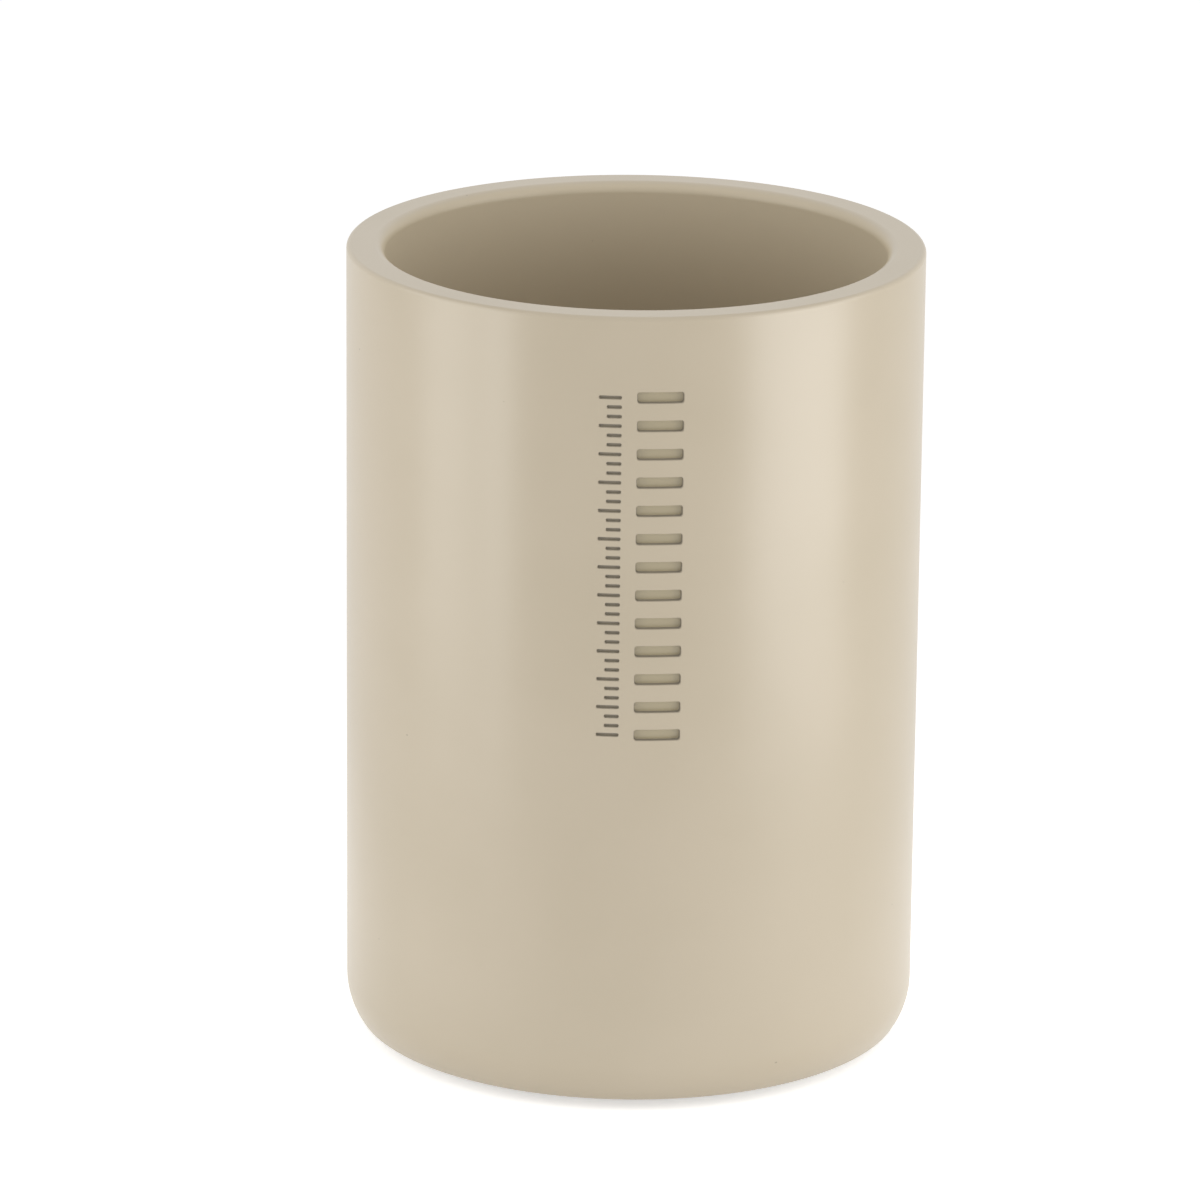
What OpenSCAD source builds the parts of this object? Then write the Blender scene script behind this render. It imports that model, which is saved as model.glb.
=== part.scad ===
// Bathroom tumbler: a thick-walled cup cast in filled resin, with a row of
// engraved graduation marks on its front, standing on four foam pads that are
// held to its ground sole by discs of adhesive film.
// Millimetres. +Z is up, the marks face -Y, and the origin is the centre of
// the circle on the shelf that the pads stand on.

/* [Cup] */
// Outer diameter at the rim
rim_d = 74; // [66:0.5:90]
// Height of the casting, from its sole to its rim
cup_h = 103.5; // [90:0.5:140]
// Wall thickness at the rim
rim_wall = 4.9; // [4:0.1:8]
// Draft of the outer wall: how much narrower each side is at the foot
wall_draft = 0.1; // [0:0.1:1.5]
// Radius of the outer edge of the rim
rim_outer_r = 0.6; // [0.3:0.1:1.2]
// Radius of the inner edge of the rim
rim_inner_r = 1.4; // [1:0.1:3.5]

/* [Foot] */
// Radius of the rounding at the foot, which the ground sole cuts short
foot_r = 9; // [7:0.5:14]
// Height of that rounding's centre above the sole
foot_arc_z = 5.5; // [4:0.1:6.5]
// Radius of the broken edge around the sole
sole_edge_r = 1.2; // [0.5:0.1:1.8]

/* [Cavity] */
// Thickness of the floor of the cup
floor_t = 8; // [5:0.5:12]
// Draft of the cavity: how much narrower each side is at the floor
cavity_draft = 0.6; // [0.3:0.1:2]
// Radius between the floor and the wall of the cavity
cavity_fillet_r = 9; // [4:0.5:14]

/* [Engraved marks] */
// Distance from the rim down to the edge of the topmost mark
marks_drop = 9.5; // [5:0.5:30]
// Number of bars
bar_count = 13; // [5:1:18]
// Distance from one bar to the next
bar_pitch = 3.65; // [2.6:0.05:5]
// Length of a bar around the wall
bar_l = 5.9; // [3:0.1:12]
// Height of a bar's stroke
bar_w = 1.5; // [0.8:0.1:2.2]
// Radius of a bar's corners
bar_corner_r = 0.35; // [0.1:0.05:0.7]
// Depth of a bar
bar_depth = 0.8; // [0.3:0.1:1.5]
// Ticks to each bar
ticks_per_bar = 3; // [1:1:4]
// Length of the tick that lies beside a bar
long_tick_l = 2.9; // [2:0.1:6]
// Length of the ticks between the bars
short_tick_l = 1.9; // [1:0.1:4]
// Height of a tick's stroke
tick_w = 0.5; // [0.3:0.05:0.8]
// Depth of a tick
tick_depth = 0.5; // [0.2:0.1:1]
// Gap between the bars and the ticks
column_gap = 1.86; // [1:0.1:6]

/* [Foot pads] */
// Diameter of a pad
pad_d = 10; // [6:0.5:18]
// Thickness of a pad
pad_t = 1.3; // [0.8:0.1:3]
// Diameter of the circle through the pads' centres
pad_ring_d = 46; // [30:1:56]
// How far the edge of the adhesive film lies inside the pad's edge
film_margin = 0.2; // [0.1:0.05:1.5]
// Thickness of the adhesive film
film_t = 0.2; // [0.1:0.05:0.4]

/* [Hidden] */
pad_count = 4;               // pads, each with its own disc of film
PAD_NODES = [for (kind = ["foot_film_", "foot_pad_"], i = [1 : pad_count]) str(kind, i)];
$fn = 96;

film_d = pad_d - 2 * film_margin;
sole_z = pad_t + film_t;     // height of the ground sole above the shelf
over = 1;                    // how far a cut runs past the faces it opens

resin = [0.76, 0.71, 0.63];
foam = [0.17, 0.17, 0.17];
film = [0.86, 0.85, 0.80];

right = [1, 0];
up = [0, 1];

// Outer wall: circle centres of the roundings at rim and foot, and the ends of
// the straight wall between them.
rim_edge_c = [rim_d / 2 - rim_outer_r, cup_h - rim_outer_r];
foot_c = [rim_d / 2 - wall_draft - foot_r, foot_arc_z];
wall_top = rim_edge_c + rim_outer_r * right;
wall_foot = foot_c + foot_r * right;

// The sole's broken edge touches the foot rounding from inside.
edge_drop = foot_arc_z - sole_edge_r;
edge_reach = foot_r - sole_edge_r;
sole_edge_c = [foot_c.x + sqrt(edge_reach * edge_reach - edge_drop * edge_drop),
               sole_edge_r];
edge_dir = (sole_edge_c - foot_c) / edge_reach;

// Cavity: circle centres of the lip and of the fillet at the floor, and the
// ends of the straight wall between them.
lip_c = [rim_d / 2 - rim_wall + rim_inner_r, cup_h - rim_inner_r];
fillet_c = [rim_d / 2 - rim_wall - cavity_draft - cavity_fillet_r,
            floor_t + cavity_fillet_r];
cavity_top = lip_c - rim_inner_r * right;
cavity_foot = fillet_c + cavity_fillet_r * right;

// Engraved marks: they run down from the topmost bar, and the two columns
// together are centred on the front.
marks_l = bar_l + column_gap + long_tick_l;
bar_u = marks_l / 2 - bar_l / 2;
tick_right_u = marks_l / 2 - bar_l - column_gap;
tick_pitch = bar_pitch / ticks_per_bar;
tick_count = (bar_count - 1) * ticks_per_bar + 1;
top_bar_z = cup_h - marks_drop - bar_w / 2;

// The slice of a circle that lies between two directions from its centre.
module slice(centre, r, from, to) {
    intersection() {
        translate(centre) circle(r = r);
        polygon([centre, centre + 2 * r * from, centre + 2 * r * to]);
    }
}

// Half outline of the solid cup, without its cavity.
module cup_outline() {
    polygon([[0, 0], [sole_edge_c.x, 0], sole_edge_c, foot_c, wall_foot,
             wall_top, rim_edge_c, [rim_edge_c.x, cup_h], [0, cup_h]]);
    slice(sole_edge_c, sole_edge_r, -up, edge_dir);
    slice(foot_c, foot_r, edge_dir, right);
    slice(rim_edge_c, rim_outer_r, right, up);
}

// Half outline of the cavity, with the lip's rounding left standing.
module cavity_outline() {
    difference() {
        polygon([[0, floor_t], [fillet_c.x, floor_t], fillet_c, cavity_foot,
                 cavity_top, lip_c, [lip_c.x, cup_h + over], [0, cup_h + over]]);
        slice(lip_c, rim_inner_r, up, -right);
    }
    slice(fillet_c, cavity_fillet_r, -up, right);
}

// The straight part of the outer wall, taken `depth` into it.
module wall_core(depth) {
    rotate_extrude()
        polygon([[0, wall_foot.y], wall_foot - [depth, 0],
                 wall_top - [depth, 0], [0, wall_top.y]]);
}

// A flat stroke with round corners, centred on its own middle.
module stroke(length, width, corner_r) {
    square([length - 2 * corner_r, width], center = true);
    square([length, width - 2 * corner_r], center = true);
    for (x = [-1, 1], y = [-1, 1])
        translate([x * (length / 2 - corner_r), y * (width / 2 - corner_r)])
            circle(r = corner_r, $fn = 24);
}

// A flat stroke with fully round ends, centred on its own middle.
module slot(length, width) {
    square([length - width, width], center = true);
    for (x = [-1, 1])
        translate([x * (length - width) / 2, 0]) circle(d = width, $fn = 24);
}

// Stands a flat shape up against the front wall, `u` millimetres around it,
// so that it reaches past `depth` at any height of the wall.
module on_wall(u, z, depth) {
    rotate([0, 0, u / (rim_d / 2) * 180 / PI])
        translate([0, 0, z])
            rotate([90, 0, 0])
                translate([0, 0, rim_d / 2 - wall_draft - depth - over])
                    linear_extrude(wall_draft + depth + 2 * over) children();
}

module bars() {
    difference() {
        for (i = [0 : bar_count - 1])
            on_wall(bar_u, top_bar_z - i * bar_pitch, bar_depth)
                stroke(bar_l, bar_w, bar_corner_r);
        wall_core(bar_depth);
    }
}

module ticks() {
    difference() {
        for (i = [0 : tick_count - 1]) {
            tick_l = i % ticks_per_bar == 0 ? long_tick_l : short_tick_l;
            on_wall(tick_right_u - tick_l / 2, top_bar_z - i * tick_pitch, tick_depth)
                slot(tick_l, tick_w);
        }
        wall_core(tick_depth);
    }
}

module cup_body() {
    color(resin) translate([0, 0, sole_z]) difference() {
        rotate_extrude() cup_outline();
        rotate_extrude() cavity_outline();
        bars();
        ticks();
    }
}

// Puts a piece under the sole at pad number i, counted from 1.
module at_pad(i) {
    rotate([0, 0, (i - 0.5) * 360 / pad_count])
        translate([pad_ring_d / 2, 0, 0]) children();
}

module foot_film(i) {
    color(film) at_pad(i) translate([0, 0, pad_t]) cylinder(d = film_d, h = film_t);
}

module foot_pad(i) {
    color(foam) at_pad(i) cylinder(d = pad_d, h = pad_t);
}

cup_body();
for (i = [1 : pad_count]) {
    foot_film(i);
    foot_pad(i);
}
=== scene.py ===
import math

import bmesh
import bpy
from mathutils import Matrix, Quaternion, Vector


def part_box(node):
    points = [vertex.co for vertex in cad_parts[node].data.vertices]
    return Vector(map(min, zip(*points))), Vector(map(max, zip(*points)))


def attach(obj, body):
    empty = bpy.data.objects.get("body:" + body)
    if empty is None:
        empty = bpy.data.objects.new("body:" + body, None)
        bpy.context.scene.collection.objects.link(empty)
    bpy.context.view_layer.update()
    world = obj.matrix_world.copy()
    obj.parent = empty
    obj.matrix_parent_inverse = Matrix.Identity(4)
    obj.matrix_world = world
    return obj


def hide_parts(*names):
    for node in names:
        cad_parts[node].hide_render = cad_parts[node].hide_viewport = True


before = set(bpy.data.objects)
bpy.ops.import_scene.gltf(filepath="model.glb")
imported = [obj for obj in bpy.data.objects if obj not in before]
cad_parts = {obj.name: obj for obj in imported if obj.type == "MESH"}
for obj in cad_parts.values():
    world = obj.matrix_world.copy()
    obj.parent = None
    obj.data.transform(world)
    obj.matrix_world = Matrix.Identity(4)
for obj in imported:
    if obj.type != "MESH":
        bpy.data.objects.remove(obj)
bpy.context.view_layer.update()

mm = 0.001
up = Vector((0, 0, 1))
weldGap = 0.005 * mm             # points closer than this are merged
planeGap = 0.002 * mm            # points closer than this to a cut lie on it
shadeGap = 0.015 * mm            # points closer than this to a plain surface lie on it
print("frame loaded with", len(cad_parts), "nodes")


class Wire:
    # one output of a shader node; the usual operators add Math nodes to it
    def __init__(self, shader, socket):
        self.shader = shader
        self.socket = socket

    def __getitem__(self, name):
        return Wire(self.shader, self.shader.pick(self.socket.node.outputs, name))

    def __add__(self, other):
        return self.shader.maths("ADD", self, other)

    def __radd__(self, other):
        return self.shader.maths("ADD", other, self)

    def __rsub__(self, other):
        return self.shader.maths("SUBTRACT", other, self)

    def __mul__(self, other):
        return self.shader.maths("MULTIPLY", self, other)

    def __rmul__(self, other):
        return self.shader.maths("MULTIPLY", other, self)

    def __pow__(self, other):
        return self.shader.maths("POWER", self, other)

    def __or__(self, other):
        return self.shader.maths("MAXIMUM", self, other)

    def ramp(self, low, high):
        # 0 at low, 1 at high, eased in between
        return self.shader.node("MapRange", {"interpolation_type": "SMOOTHSTEP"},
                                {"Value": self, "From Min": low, "From Max": high})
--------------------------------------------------
### Required work
Exactly and exclusively, reproduce the lines that start at the line containing "counted from 1." and end at the line containing "if empty is", inclusive of both.

### Exercise output
// Puts a piece under the sole at pad number i, counted from 1.
module at_pad(i) {
    rotate([0, 0, (i - 0.5) * 360 / pad_count])
        translate([pad_ring_d / 2, 0, 0]) children();
}

module foot_film(i) {
    color(film) at_pad(i) translate([0, 0, pad_t]) cylinder(d = film_d, h = film_t);
}

module foot_pad(i) {
    color(foam) at_pad(i) cylinder(d = pad_d, h = pad_t);
}

cup_body();
for (i = [1 : pad_count]) {
    foot_film(i);
    foot_pad(i);
}
=== scene.py ===
import math

import bmesh
import bpy
from mathutils import Matrix, Quaternion, Vector


def part_box(node):
    points = [vertex.co for vertex in cad_parts[node].data.vertices]
    return Vector(map(min, zip(*points))), Vector(map(max, zip(*points)))


def attach(obj, body):
    empty = bpy.data.objects.get("body:" + body)
    if empty is None:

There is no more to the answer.